# Dr. Drew agrees with me....



## Wing Man (Jun 8, 2012)

I saw Doctor Drew on a talk show the other morning and he was talking about addiction for a few minutes, and how Lady GaGa said that she kicked her addiction to weed recently. And he echoed the same thing that I have been saying that weed IS addictive to some but not others, and that alcohol is also addictive to some.......but not others. And that wether it is a genetic or mental or physical addiction it does not matter because they can all destroy a person the same way.


----------



## Cosmos (May 4, 2012)

:iagree:

There are certain individuals who are predisposed to addiction, be it drugs, pornography, gambling, the internet, video games, overeating, exercise, workaholism and even relationships with others. The reasons can range from biopsychosocial, biological, psychological and environmental factors, and can differ from one individual to another.


----------



## now_awake (May 29, 2013)

Yup, totally agree. My therapist explained that there is a difference between doing something out of habit and doing it from an addiction. If two people who have smoked for years both decide to quit, one might have a pretty easy time, because it was more about making the decision to change a habit. The other might struggle for years because it's an addiction.


----------



## Wing Man (Jun 8, 2012)

I have to scoff at those who say that weed is never addictive and they just cast their own diagnosis over all that, because I did get hooked on it for several years and would do almost anything to get it and was always angry when I ran out. And I know a handful of people right now in their late 40's/early 50's who are still smoking it and can't stop, and these are people I was smoking it with almost 20 years ago but I got help and moved on and have been clean since 1995 - and they didn't.


----------



## ScarletBegonias (Jun 26, 2012)

I always considered weed addiction more of a mental addiction than a chemical addiction.
With alcohol,your body physically gets addicted to it.Same with other drugs.So much that you vomit and have fevers from withdraw.
With weed,I'm not sure if the body has physical withdraw symptoms but your mental state might leave you craving the weed again.
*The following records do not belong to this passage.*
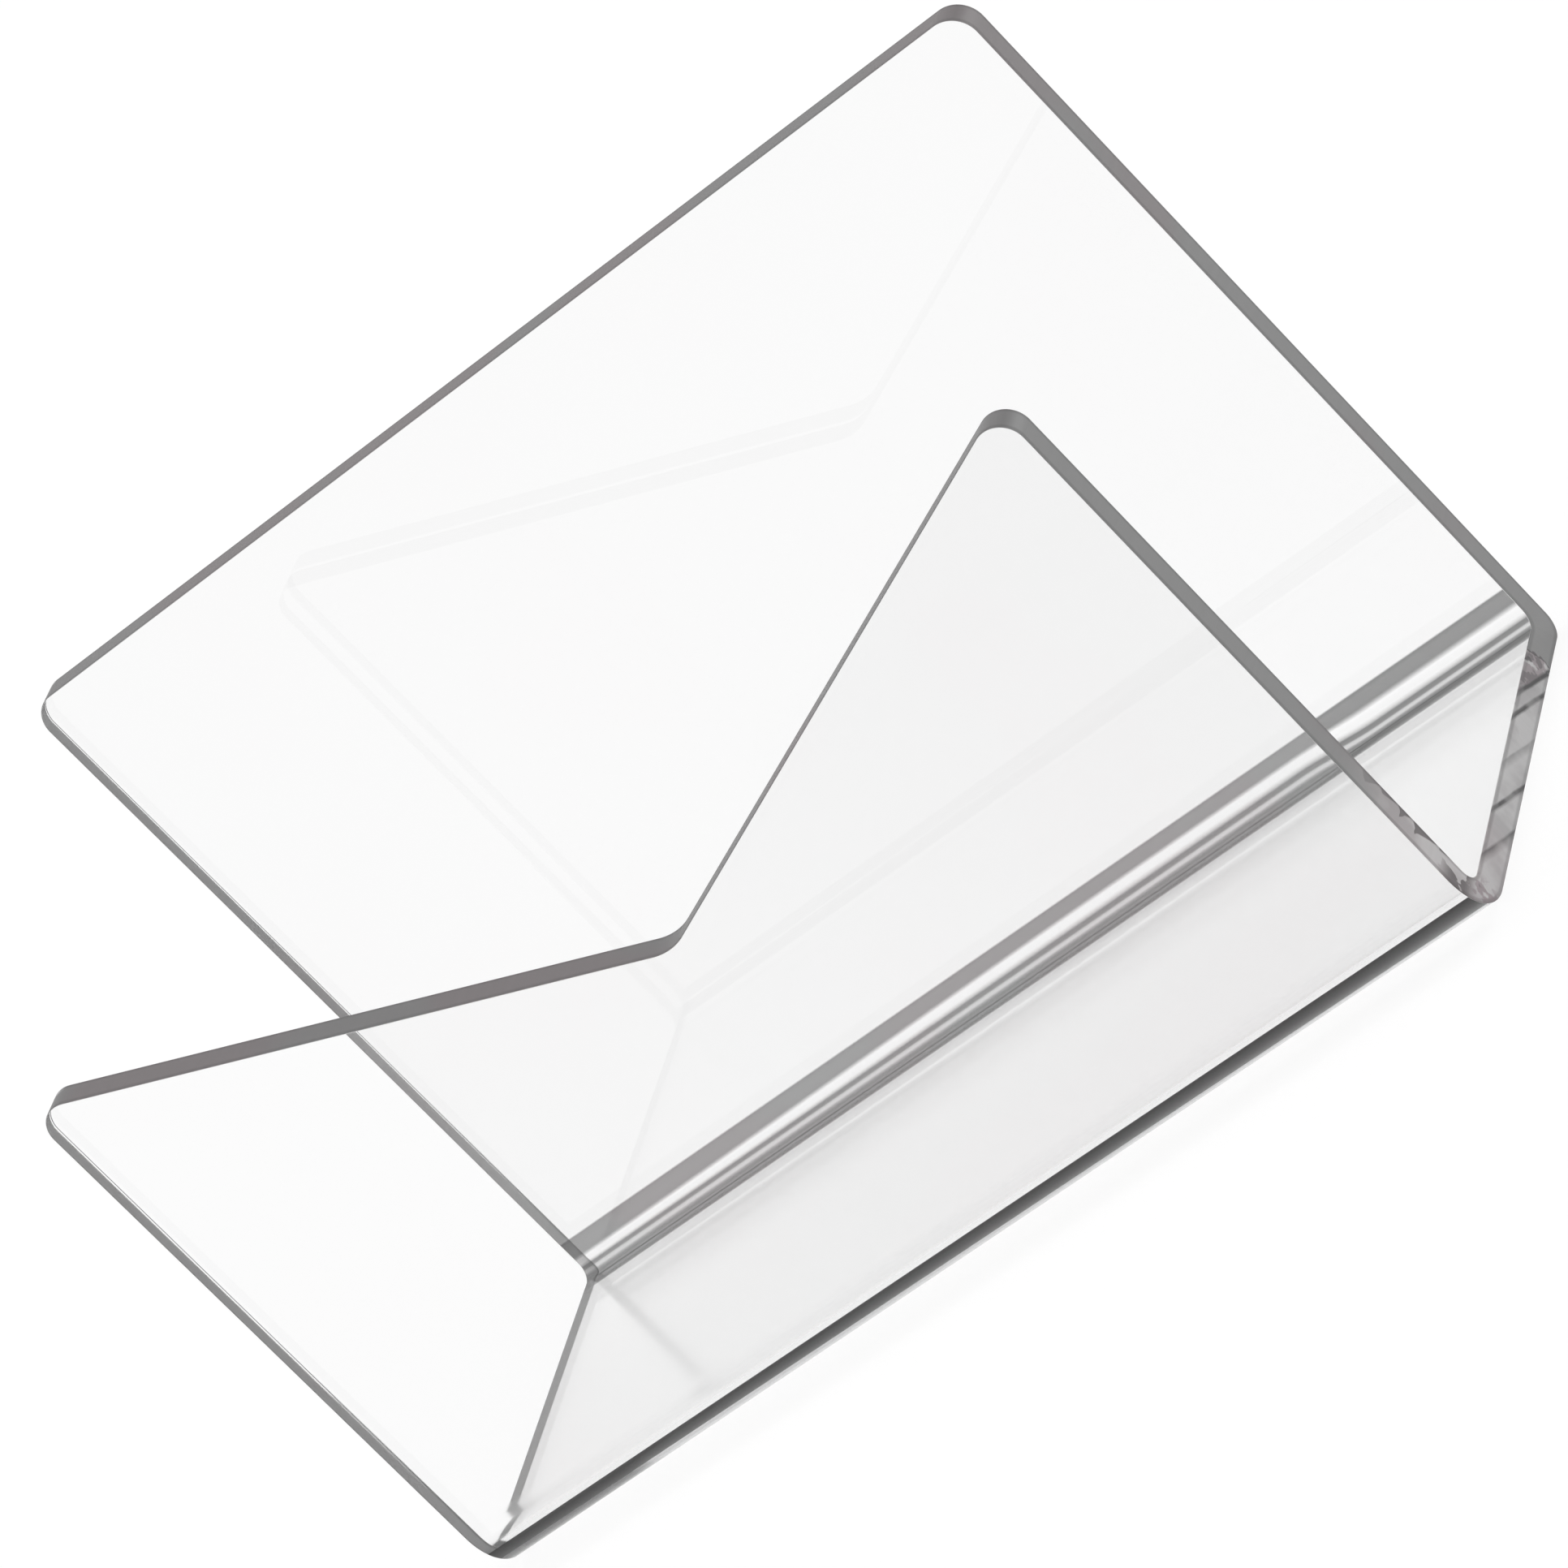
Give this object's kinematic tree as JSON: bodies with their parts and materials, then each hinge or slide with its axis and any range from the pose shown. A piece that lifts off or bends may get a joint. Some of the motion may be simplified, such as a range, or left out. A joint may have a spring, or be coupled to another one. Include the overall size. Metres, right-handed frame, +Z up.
{
  "type": "mail organizer",
  "caption": "Clear acrylic desk mail organizer bent from sheet: tall back panel, flat base and a lower front panel cut to a wide V, for letters and cards standing on edge.",
  "frame": {"origin": "middle of the base's underside, on the surface that the part stands on", "axes": "+X along the width, to the right as seen from the front; +Y from the low V-cut front panel to the tall back panel; +Z up"},
  "size_m": [0.19, 0.081, 0.1285],
  "materials": {
    "clear_acrylic": "clear colourless acrylic sheet, glossy faces, polished cut edges that look grey along their length"
  },
  "bodies": {
    "root": {"bent_sheet": "clear_acrylic"}
  },
  "joints": []
}
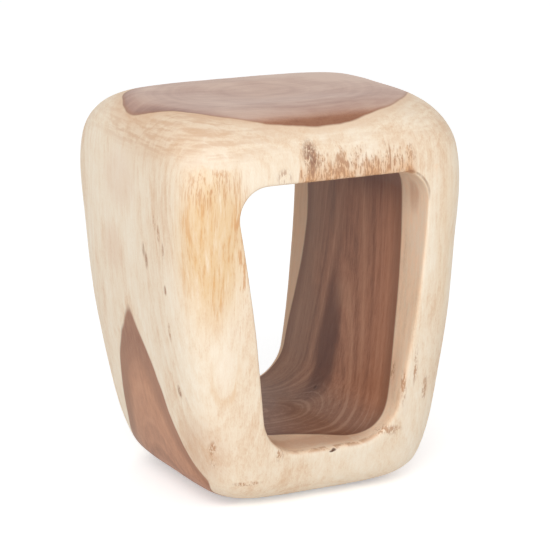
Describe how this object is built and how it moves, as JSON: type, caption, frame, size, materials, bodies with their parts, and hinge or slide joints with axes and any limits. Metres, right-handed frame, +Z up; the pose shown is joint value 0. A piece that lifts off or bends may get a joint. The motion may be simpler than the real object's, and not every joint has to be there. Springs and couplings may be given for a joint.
{
  "type": "wooden stool",
  "caption": "Carved block stool with a shallow dished seat, rounded shoulders and a tapering window from front to back, on nailed plastic glides.",
  "frame": {"origin": "on the floor under the middle of the overall width and depth", "axes": "+Z up; +X to the right, across the window; +Y to the back, along the window, so the face seen in the picture looks to -Y"},
  "size_m": [0.3806, 0.3406, 0.48],
  "materials": {
    "timber": "pale sapwood and brown heartwood, smoothed and lightly waxed",
    "glide_plastic": "moulded black plastic, matt",
    "nail_steel": "bright wire nail"
  },
  "bodies": {
    "root": {"stool_body": "timber", "glide_front_left": "glide_plastic", "glide_front_right": "glide_plastic", "glide_back_left": "glide_plastic", "glide_back_right": "glide_plastic", "nail_front_left": "nail_steel", "nail_front_right": "nail_steel", "nail_back_left": "nail_steel", "nail_back_right": "nail_steel"}
  },
  "joints": []
}
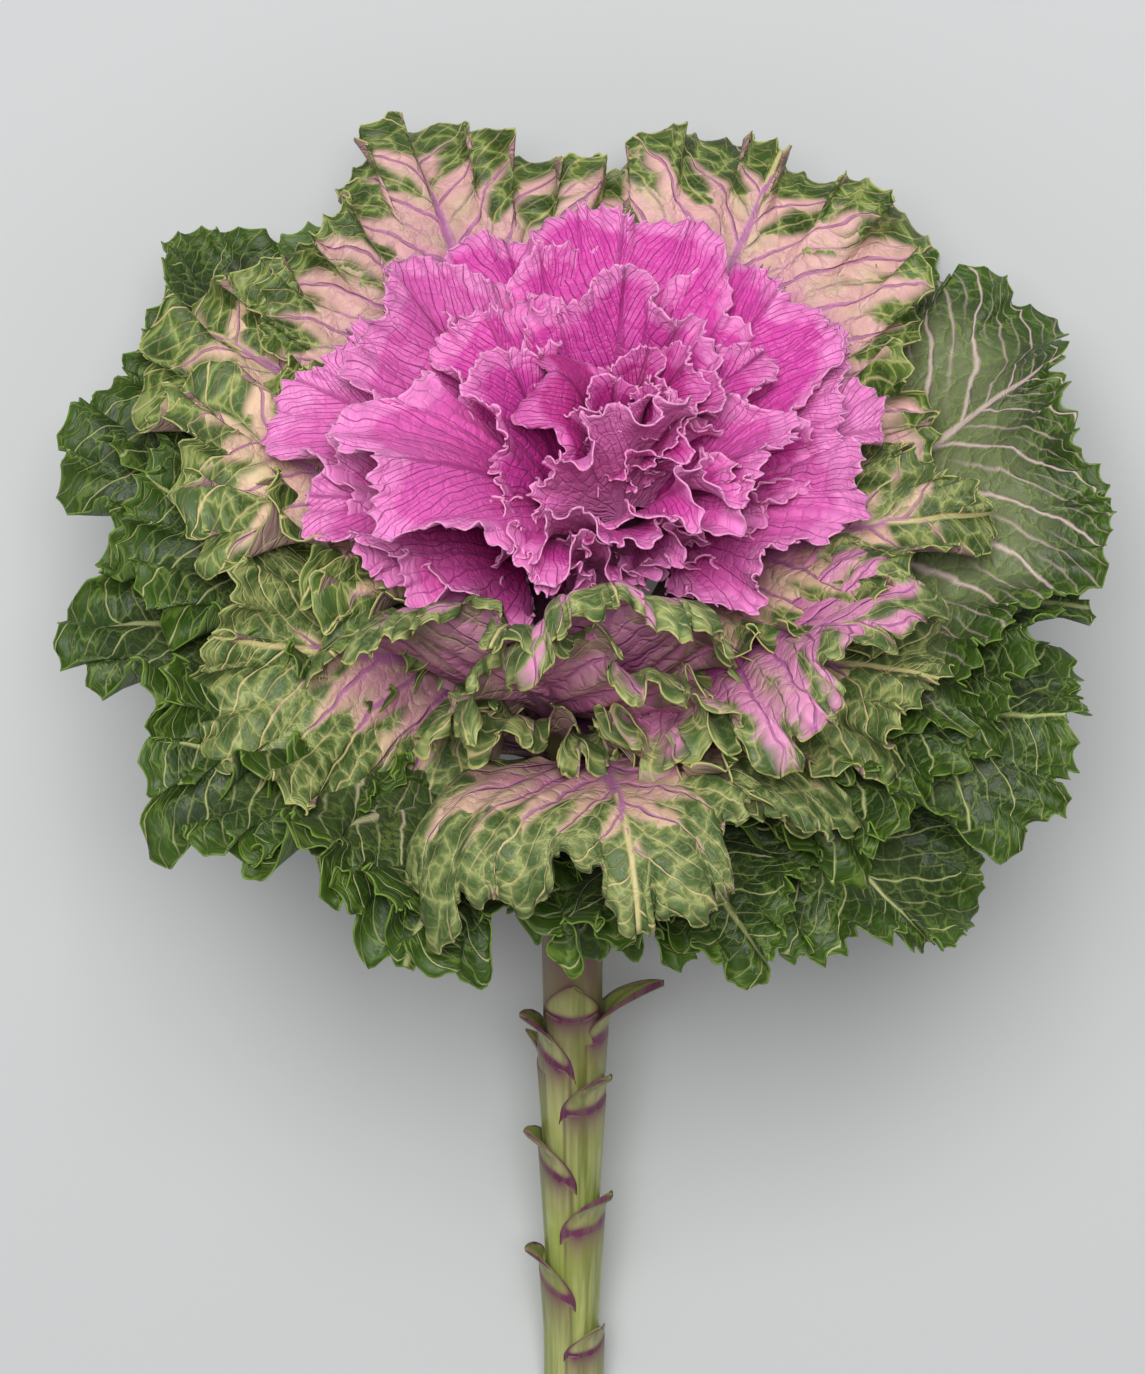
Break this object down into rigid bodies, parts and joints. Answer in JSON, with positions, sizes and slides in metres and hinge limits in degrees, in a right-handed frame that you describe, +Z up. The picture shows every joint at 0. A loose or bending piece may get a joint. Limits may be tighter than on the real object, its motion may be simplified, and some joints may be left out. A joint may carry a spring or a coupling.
{
  "type": "ornamental kale head on a cut stalk",
  "caption": "Cut stalk of ornamental kale with one wide head of ruffled leaves, dark green outside, pink and cream within and magenta at the heart, lying on its back.",
  "frame": {"origin": "on the surface that the plant lies on, under the middle of its bounding box", "axes": "+Y along the stalk from its cut foot towards the head, +X to the head's right, +Z up from the surface"},
  "size_m": [0.2258, 0.3074, 0.1523],
  "materials": {
    "stalk": "pale green waxy stalk flushed purple at its scars, softly glossy",
    "green_leaf": "dark green waxy leaf with pale veins and a thin pale margin",
    "variegated_leaf": "pink and cream leaf with green cells towards its ruffled margin",
    "magenta_leaf": "magenta leaf with darker veins and a pale fringed margin",
    "heart_leaf": "deep magenta young leaf with a lighter curled margin"
  },
  "bodies": {
    "root": {"stem": "stalk", "green_leaves": "green_leaf", "variegated_leaves": "variegated_leaf", "magenta_leaves": "magenta_leaf", "heart_leaves": "heart_leaf"}
  },
  "joints": []
}
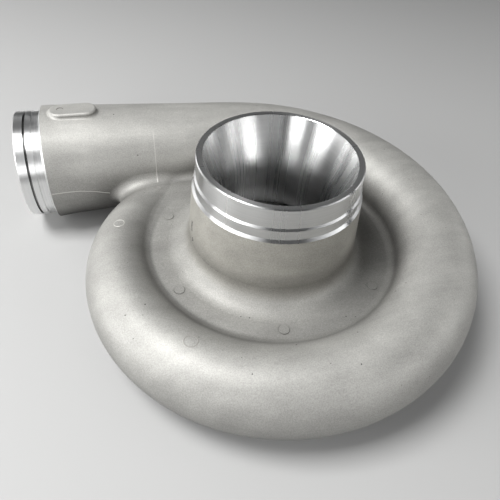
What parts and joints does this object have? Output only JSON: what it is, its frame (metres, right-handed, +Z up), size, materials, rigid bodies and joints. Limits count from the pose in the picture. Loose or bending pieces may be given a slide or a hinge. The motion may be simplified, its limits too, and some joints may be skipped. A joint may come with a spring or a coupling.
{
  "type": "turbocharger compressor housing",
  "caption": "One-piece cast aluminium compressor housing with a growing scroll, a straight outlet duct with a grooved spigot, a turned conical inlet and a bolted rear register.",
  "frame": {"origin": "centre of the rear bolt circle, on the rear flange face that the housing rests on", "axes": "+Z runs up along the inlet axis to the inlet rim; the outlet duct leaves along -X at positive Y; the scroll winds counter-clockwise seen from the inlet"},
  "size_m": [0.3877, 0.374, 0.146],
  "materials": {
    "cast_aluminium": "blasted sand-grey casting skin, with bright turned metal at the inlet, the outlet collar and the rear bores"
  },
  "bodies": {
    "root": {"compressor_housing": "cast_aluminium"}
  },
  "joints": []
}
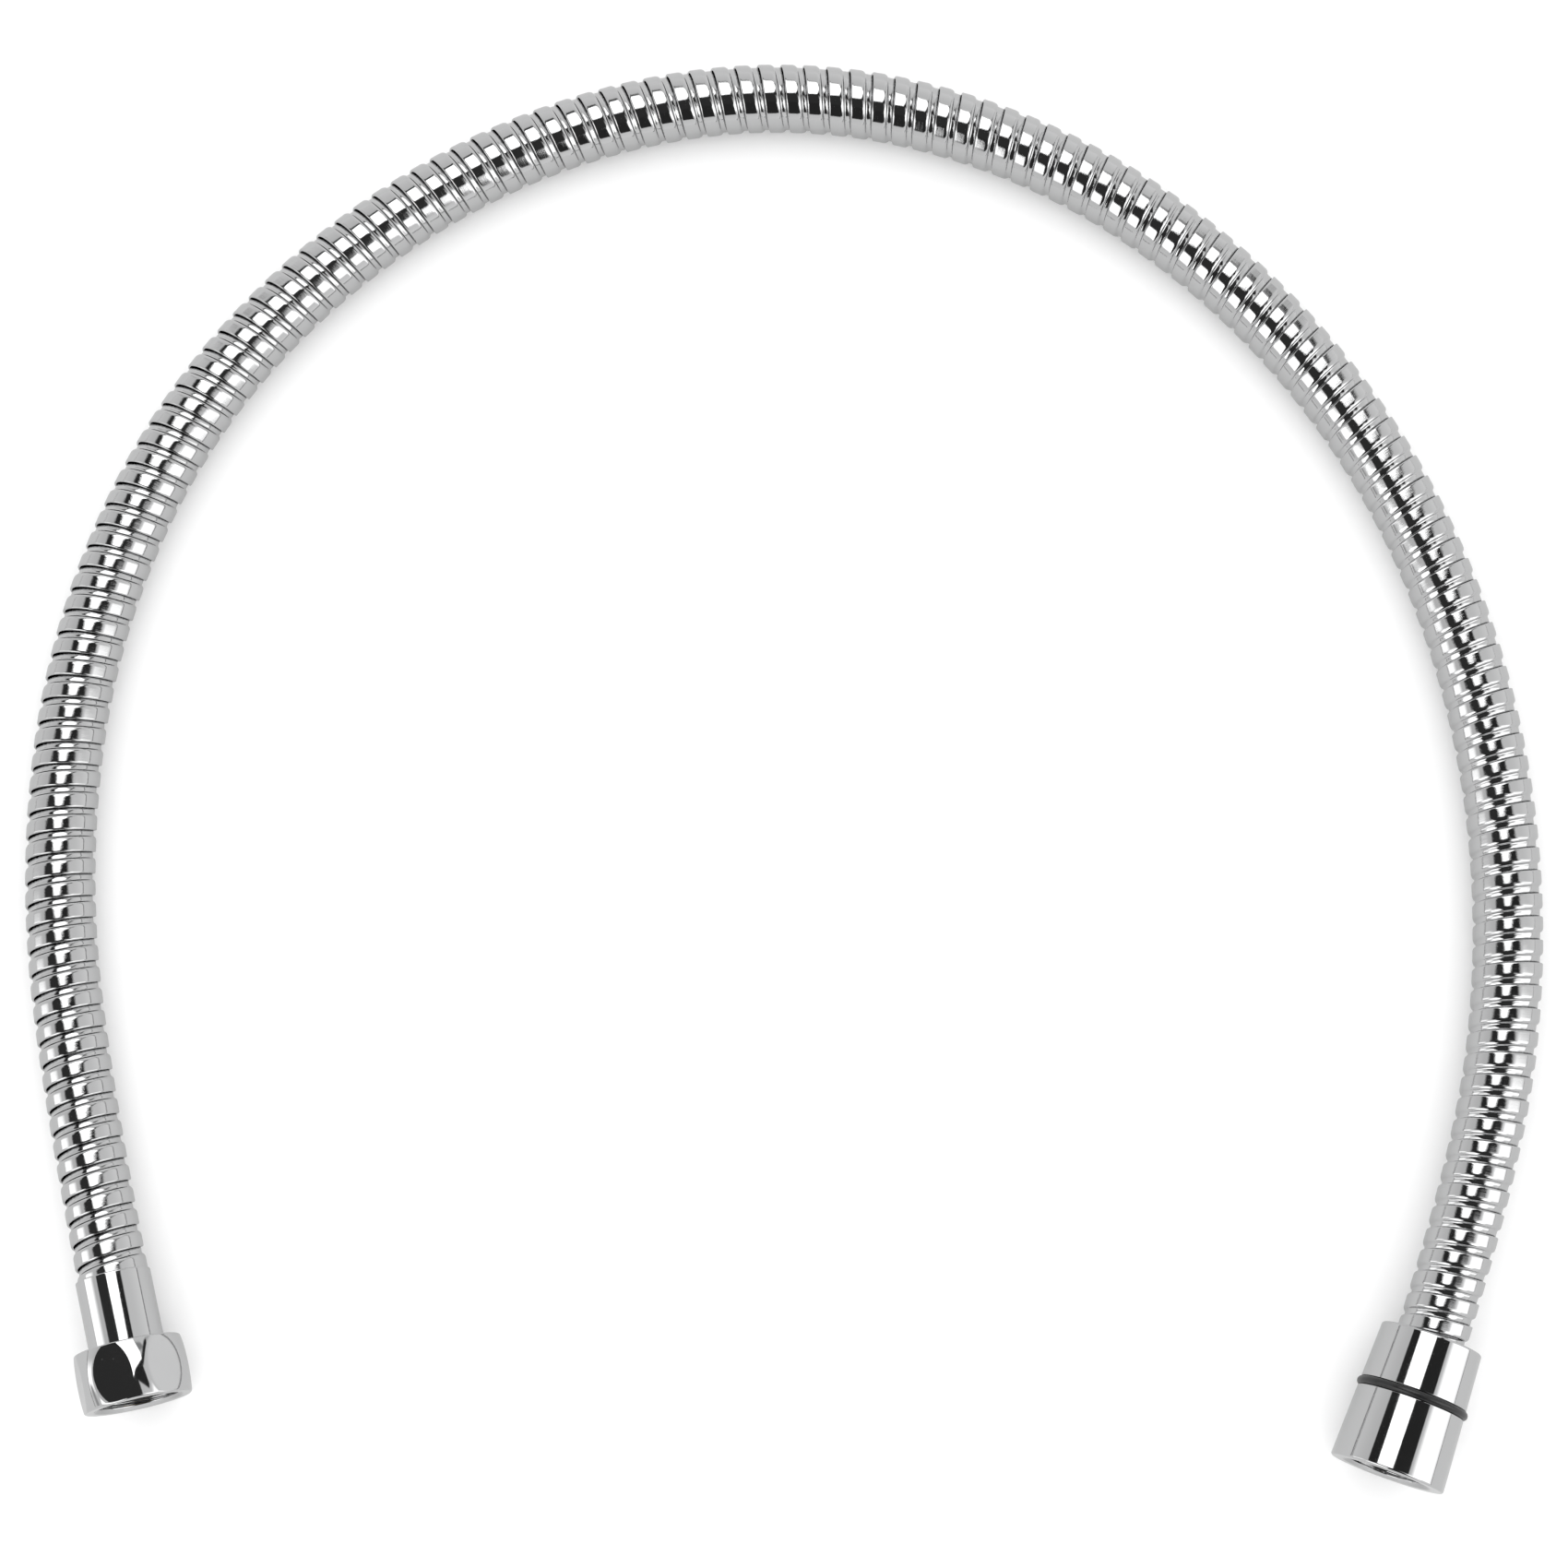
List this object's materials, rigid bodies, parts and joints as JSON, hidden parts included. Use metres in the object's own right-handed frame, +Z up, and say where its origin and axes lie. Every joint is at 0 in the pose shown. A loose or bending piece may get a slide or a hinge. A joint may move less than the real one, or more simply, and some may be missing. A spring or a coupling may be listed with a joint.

ETA,again,not sure on the physical symptoms of weed withdraw. I've never been addicted to anything so I likely don't understand it


----------



## Wing Man (Jun 8, 2012)

ScarletBegonias said:


> I always considered weed addiction more of a mental addiction than a chemical addiction.
> With alcohol,your body physically gets addicted to it.Same with other drugs.So much that you vomit and have fevers from withdraw.
> With weed,I'm not sure if the body has physical withdraw symptoms but your mental state might leave you craving the weed again.
> 
> ETA,again,not sure on the physical symptoms of weed withdraw. I've never been addicted to anything so I likely don't understand it


My withdrawl symptoms came in the form of anxiety or panic attacks a few month after I stopped, and they were very scary to deal with and I had them off and on for about 5 years until they finally went away.


----------